On top of BR, there’s Gauntlet: eight teams of four in quick, five-ish minute elimination rounds. It’s clearly the warm-up and palate cleanser between longer BR runs, a smart move Apex figured out with Arenas (RIP) and Call of Duty borrowed for Ranked variants. Then you’ve got a RedSec-flavored Portal—tools to build custom modes from the new sandbox. If Ripple Effect nails discoverability and curated playlists this time, Portal could actually live instead of becoming a ghost town of broken XP farms like early 2042.
Season 1 “Rogue Operations” lands alongside RedSec with the 4v4 Strikepoint mode for core Battlefield 6, the Blackwell Fields map, a 100-tier Battle Pass, and new weapons—including the SOR-300SC and the GGH-22 as headliners. Twitch Drops are in at launch if you link accounts. It’s the full live-service playbook, for better or worse.
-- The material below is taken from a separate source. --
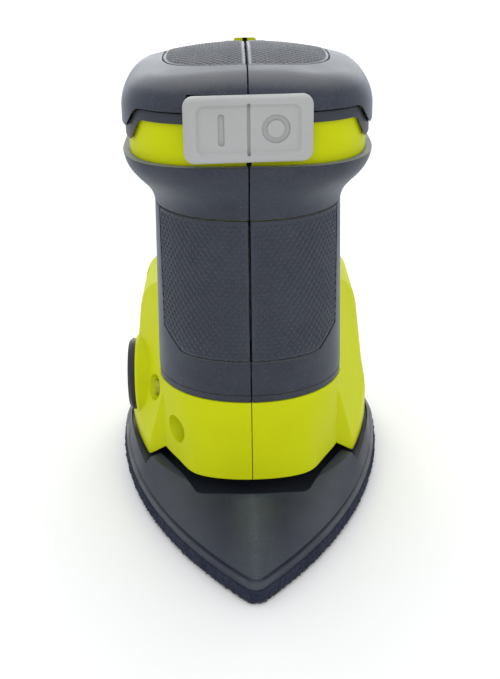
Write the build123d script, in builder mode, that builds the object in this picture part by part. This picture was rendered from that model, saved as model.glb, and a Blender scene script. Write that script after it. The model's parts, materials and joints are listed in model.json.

Battlefield’s strength has always been sandbox chaos: infantry, armor, air power, and map-changing destruction colliding at scale. That’s been awkward to shoehorn into BR, where third-partying and tight circles punish loud, vehicle-heavy play. If RedSec balances vehicle spawns, counter-gear (rockets, mines, EMP), and repair economy properly, it could deliver a distinctive loop—mobility and macro-plays without turning every endgame into a tank carousel.
Fort Lyndon’s alleged scale is promising, but performance and netcode will make or break it. Battlefield 2042’s launch taught everyone to wait for real-world server tests before declaring victory. With 100 players and heavy destruction, tickrate and hit-reg need to hold up on both console and PC. If DICE and the satellite studios have finally stabilized Frostbite at this scale, RedSec could feel like the “big warfare” version of BR Warzone flirted with but never fully embraced.

I’m genuinely excited to see Battlefield finally embrace BR on its own terms. Vehicles plus destruction is the obvious differentiator, and Fort Lyndon sounds like a smarter map pitch than Firestorm’s sprawling emptiness. Gauntlet and Strikepoint give you reasons to stay in the ecosystem when your squad has only 20 minutes—critical for queue health. And Portal—if supported—can be the sandbox playground that keeps creators and communities engaged for months instead of weeks.
Still, there are red flags to watch. Battlefield’s cosmetic direction wobbled in 2042; tonal whiplash in a BR kills immersion fast. Monetization creep on weapon blueprints would be a disaster—keep power progression clean. And anti-cheat is non-negotiable in a free shooter. If DICE nails day-one security and steady balance patches, RedSec has a shot. If not, the audience will bounce back to Warzone, Apex, or PUBG before Season 1 finishes.

Season 1 drops content beats through November and December, including California Resistance and Winter Offensive updates. That cadence matters. Battlefield players remember long droughts all too well. If the team delivers consistent modes, limited-time events, and meaningful map updates—plus quality-of-life fixes—RedSec can earn trust the franchise lost. It doesn’t need to dethrone Warzone overnight. It just needs to feel unmistakably Battlefield and reliably supported.
RedSec is the free Battlefield battle royale fans asked for: big map, squads, vehicles, and real destruction. It looks right; now it needs stable servers, strict anti-cheat, and fair monetization. If DICE keeps the content flowing and the balance tight, this could be Battlefield’s best live-service move in years.